§ EXERCISE DESCRIPTION
Reproduce each line from the first in the data through the line that contains "cap screw and a flanged nut." exactly; give nothing else.

==*==

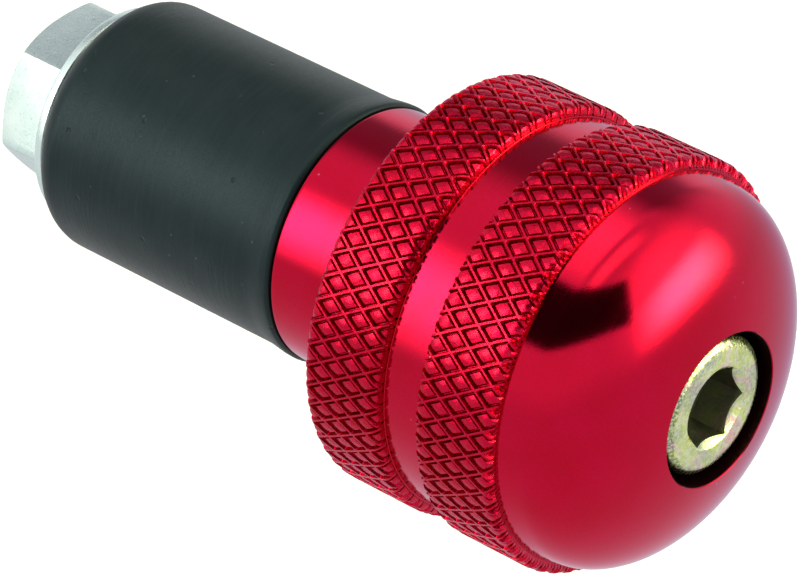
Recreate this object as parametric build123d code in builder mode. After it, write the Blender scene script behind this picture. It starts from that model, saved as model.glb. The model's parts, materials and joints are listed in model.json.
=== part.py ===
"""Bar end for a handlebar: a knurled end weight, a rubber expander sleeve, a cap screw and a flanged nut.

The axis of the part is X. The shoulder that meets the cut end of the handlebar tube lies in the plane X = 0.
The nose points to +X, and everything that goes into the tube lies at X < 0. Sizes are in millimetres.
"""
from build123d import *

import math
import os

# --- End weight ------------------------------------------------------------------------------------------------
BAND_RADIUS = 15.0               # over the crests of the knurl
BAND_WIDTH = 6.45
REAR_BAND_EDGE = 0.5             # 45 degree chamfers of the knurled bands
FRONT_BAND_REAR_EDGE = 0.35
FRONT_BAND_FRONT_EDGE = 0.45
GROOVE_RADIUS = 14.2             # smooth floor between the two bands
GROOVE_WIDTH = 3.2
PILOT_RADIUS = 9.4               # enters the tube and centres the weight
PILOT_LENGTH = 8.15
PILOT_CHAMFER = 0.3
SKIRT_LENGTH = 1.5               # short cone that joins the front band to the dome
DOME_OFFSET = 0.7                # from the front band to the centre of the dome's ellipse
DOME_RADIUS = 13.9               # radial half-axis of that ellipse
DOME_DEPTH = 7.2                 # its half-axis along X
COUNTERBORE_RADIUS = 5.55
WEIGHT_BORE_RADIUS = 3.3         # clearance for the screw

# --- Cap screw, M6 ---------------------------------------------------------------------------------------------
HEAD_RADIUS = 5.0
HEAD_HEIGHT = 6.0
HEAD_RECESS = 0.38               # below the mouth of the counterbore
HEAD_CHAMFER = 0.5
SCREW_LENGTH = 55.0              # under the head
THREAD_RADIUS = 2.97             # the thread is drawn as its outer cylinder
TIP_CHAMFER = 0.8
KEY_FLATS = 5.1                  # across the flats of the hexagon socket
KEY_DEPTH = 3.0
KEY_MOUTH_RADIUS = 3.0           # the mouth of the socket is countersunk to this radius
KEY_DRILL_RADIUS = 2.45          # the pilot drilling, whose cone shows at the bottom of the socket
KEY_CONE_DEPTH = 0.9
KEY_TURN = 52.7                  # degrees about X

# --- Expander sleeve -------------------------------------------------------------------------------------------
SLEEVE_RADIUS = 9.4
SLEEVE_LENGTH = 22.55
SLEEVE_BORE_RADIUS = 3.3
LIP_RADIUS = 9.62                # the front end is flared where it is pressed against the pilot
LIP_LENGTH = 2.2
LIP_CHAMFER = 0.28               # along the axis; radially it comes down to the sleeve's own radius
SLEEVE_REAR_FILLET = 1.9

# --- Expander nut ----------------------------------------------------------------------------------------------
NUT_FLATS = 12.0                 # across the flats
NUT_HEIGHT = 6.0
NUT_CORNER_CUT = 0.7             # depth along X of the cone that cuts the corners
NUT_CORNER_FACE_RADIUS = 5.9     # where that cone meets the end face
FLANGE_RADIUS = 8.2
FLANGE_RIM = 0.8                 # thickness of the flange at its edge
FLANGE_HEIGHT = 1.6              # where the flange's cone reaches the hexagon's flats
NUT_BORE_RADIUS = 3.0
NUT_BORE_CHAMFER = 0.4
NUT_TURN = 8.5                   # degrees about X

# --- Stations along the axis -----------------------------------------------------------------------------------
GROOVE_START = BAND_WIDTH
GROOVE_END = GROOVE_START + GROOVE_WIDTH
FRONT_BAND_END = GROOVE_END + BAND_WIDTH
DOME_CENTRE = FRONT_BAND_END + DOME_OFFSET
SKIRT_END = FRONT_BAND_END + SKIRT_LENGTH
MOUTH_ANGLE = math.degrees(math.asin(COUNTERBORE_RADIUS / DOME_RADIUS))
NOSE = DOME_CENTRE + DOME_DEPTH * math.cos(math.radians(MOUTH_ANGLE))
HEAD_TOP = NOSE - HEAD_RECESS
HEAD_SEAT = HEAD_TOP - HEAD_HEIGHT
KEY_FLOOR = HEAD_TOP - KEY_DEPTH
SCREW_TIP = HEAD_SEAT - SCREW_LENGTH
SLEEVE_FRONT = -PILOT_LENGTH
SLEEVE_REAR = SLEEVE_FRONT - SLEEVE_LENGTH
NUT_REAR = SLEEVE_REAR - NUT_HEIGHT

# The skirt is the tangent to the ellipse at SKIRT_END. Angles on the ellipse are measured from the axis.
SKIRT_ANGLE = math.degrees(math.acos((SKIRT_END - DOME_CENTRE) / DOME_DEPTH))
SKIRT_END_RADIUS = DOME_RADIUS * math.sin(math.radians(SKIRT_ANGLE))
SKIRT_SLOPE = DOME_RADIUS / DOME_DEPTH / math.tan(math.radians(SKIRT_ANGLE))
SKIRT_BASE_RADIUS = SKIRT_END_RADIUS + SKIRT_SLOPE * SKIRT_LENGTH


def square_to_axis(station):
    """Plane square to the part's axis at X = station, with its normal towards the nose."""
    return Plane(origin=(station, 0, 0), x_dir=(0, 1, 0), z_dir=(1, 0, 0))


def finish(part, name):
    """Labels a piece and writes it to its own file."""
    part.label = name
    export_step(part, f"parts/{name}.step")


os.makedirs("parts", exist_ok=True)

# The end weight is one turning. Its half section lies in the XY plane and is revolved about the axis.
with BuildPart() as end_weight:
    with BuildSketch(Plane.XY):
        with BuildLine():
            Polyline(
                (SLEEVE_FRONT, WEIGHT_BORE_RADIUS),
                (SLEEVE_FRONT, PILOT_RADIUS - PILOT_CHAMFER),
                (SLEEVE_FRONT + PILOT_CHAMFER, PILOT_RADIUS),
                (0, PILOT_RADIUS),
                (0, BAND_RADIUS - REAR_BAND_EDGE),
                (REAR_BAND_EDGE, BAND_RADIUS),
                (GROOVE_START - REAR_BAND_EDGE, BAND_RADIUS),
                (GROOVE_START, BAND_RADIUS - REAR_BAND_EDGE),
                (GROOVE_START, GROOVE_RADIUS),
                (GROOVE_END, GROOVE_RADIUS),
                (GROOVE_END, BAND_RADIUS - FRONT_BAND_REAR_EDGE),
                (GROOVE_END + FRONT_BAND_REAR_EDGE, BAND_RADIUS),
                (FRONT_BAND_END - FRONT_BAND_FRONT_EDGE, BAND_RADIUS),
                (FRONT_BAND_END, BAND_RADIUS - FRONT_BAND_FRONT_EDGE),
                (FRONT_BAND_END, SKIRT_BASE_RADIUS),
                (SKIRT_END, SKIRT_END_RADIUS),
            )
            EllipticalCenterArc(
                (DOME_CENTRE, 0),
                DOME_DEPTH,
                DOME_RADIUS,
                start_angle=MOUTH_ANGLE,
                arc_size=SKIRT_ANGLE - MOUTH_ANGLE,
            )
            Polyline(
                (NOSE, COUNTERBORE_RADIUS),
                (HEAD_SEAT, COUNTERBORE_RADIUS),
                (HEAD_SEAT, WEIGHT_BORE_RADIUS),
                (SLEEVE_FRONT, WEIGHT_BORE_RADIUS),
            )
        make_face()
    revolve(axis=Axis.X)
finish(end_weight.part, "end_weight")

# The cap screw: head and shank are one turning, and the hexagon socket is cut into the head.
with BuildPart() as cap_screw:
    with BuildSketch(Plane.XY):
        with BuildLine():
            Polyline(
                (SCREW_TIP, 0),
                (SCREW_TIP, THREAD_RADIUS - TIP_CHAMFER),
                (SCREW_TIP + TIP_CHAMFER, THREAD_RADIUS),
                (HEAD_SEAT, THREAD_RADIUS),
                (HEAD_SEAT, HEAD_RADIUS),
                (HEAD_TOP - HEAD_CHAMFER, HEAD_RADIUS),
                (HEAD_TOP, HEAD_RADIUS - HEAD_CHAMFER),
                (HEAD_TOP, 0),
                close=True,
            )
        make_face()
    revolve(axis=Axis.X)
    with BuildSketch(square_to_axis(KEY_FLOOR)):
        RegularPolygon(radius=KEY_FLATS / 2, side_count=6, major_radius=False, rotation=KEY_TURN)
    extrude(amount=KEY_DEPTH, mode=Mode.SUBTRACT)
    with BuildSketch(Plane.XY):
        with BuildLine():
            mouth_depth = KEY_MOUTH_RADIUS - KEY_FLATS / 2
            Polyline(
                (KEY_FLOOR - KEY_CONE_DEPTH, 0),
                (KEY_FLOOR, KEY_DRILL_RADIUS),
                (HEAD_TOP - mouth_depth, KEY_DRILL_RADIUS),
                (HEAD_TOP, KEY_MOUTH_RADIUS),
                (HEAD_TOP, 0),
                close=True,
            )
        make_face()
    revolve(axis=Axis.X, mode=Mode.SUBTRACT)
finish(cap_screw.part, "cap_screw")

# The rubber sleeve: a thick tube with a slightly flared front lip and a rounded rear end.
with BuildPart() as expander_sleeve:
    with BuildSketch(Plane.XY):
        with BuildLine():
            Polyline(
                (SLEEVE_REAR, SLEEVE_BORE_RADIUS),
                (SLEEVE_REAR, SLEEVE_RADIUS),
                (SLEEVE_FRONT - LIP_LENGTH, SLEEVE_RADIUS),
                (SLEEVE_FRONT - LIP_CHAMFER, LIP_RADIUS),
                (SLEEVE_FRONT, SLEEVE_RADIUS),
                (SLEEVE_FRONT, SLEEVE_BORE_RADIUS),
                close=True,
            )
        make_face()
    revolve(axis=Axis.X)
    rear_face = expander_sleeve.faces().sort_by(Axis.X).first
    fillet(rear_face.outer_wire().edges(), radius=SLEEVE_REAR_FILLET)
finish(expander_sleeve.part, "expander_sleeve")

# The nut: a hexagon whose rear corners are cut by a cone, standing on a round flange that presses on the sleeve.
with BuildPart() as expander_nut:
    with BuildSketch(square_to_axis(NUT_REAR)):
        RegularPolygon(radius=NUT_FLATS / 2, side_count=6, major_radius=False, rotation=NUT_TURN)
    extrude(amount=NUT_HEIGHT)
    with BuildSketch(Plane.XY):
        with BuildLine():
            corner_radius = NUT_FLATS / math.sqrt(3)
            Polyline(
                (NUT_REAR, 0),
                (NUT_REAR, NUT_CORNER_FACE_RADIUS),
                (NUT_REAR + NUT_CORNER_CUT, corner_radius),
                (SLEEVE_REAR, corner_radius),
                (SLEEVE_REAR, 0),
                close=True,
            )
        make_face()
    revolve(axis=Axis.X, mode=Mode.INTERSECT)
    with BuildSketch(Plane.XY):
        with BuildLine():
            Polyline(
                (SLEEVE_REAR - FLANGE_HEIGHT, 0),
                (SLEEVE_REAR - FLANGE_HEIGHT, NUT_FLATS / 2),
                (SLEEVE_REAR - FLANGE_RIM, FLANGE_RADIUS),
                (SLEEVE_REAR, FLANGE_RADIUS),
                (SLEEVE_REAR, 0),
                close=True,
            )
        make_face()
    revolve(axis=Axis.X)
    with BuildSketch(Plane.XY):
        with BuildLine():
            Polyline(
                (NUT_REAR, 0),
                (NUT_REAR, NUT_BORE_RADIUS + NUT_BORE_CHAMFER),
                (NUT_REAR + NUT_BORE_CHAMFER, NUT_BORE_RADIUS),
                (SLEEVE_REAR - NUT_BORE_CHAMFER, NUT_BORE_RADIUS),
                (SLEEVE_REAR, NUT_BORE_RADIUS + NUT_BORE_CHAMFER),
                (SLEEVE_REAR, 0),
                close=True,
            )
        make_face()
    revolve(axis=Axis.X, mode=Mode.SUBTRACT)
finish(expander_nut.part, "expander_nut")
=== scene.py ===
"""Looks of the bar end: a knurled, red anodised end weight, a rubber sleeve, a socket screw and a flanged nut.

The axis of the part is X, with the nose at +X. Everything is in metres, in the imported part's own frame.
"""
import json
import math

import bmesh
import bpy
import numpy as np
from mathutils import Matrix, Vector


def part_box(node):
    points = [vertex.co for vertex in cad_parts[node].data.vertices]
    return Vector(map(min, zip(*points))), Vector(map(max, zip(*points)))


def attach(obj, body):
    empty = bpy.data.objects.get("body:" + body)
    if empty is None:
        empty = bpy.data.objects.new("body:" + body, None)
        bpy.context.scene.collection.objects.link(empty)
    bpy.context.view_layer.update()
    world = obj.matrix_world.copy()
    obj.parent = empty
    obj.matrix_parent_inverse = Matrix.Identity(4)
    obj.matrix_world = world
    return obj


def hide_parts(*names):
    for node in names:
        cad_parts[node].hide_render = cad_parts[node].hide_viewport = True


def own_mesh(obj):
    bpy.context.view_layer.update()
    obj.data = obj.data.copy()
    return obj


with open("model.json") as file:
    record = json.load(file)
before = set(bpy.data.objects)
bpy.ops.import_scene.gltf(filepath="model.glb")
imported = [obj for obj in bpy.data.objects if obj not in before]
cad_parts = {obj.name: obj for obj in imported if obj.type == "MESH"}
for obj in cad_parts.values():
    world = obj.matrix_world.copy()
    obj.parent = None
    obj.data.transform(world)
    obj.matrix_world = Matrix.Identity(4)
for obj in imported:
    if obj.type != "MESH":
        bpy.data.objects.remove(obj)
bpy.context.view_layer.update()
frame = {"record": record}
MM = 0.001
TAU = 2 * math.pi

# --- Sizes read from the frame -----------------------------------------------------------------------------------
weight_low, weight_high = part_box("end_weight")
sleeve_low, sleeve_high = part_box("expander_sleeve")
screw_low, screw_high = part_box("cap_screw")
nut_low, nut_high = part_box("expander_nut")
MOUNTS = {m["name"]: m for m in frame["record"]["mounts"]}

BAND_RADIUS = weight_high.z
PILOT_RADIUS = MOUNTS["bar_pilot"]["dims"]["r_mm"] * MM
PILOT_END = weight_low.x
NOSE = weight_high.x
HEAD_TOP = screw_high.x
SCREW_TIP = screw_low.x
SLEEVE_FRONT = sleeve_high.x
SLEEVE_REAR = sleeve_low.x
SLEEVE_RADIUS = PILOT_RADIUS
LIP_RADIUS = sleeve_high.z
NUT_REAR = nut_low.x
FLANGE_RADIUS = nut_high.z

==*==

§ EXERCISE SOLUTION
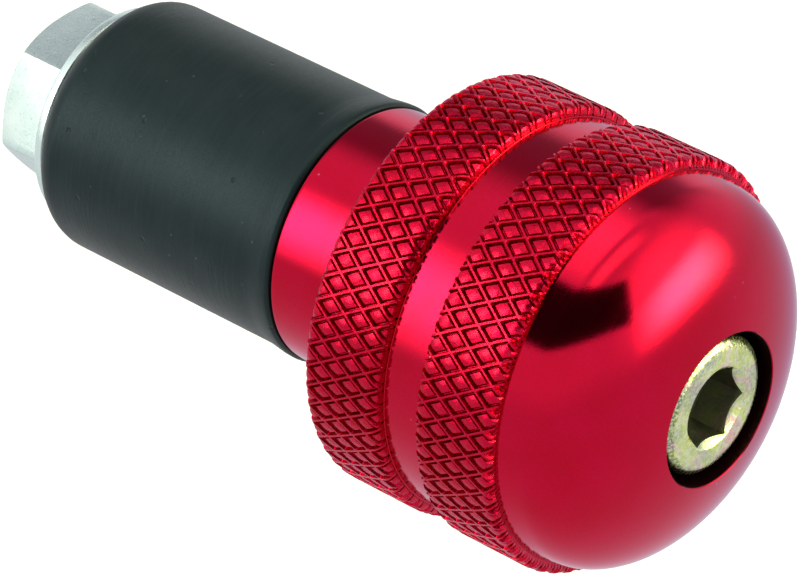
Recreate this object as parametric build123d code in builder mode. After it, write the Blender scene script behind this picture. It starts from that model, saved as model.glb. The model's parts, materials and joints are listed in model.json.
=== part.py ===
"""Bar end for a handlebar: a knurled end weight, a rubber expander sleeve, a cap screw and a flanged nut.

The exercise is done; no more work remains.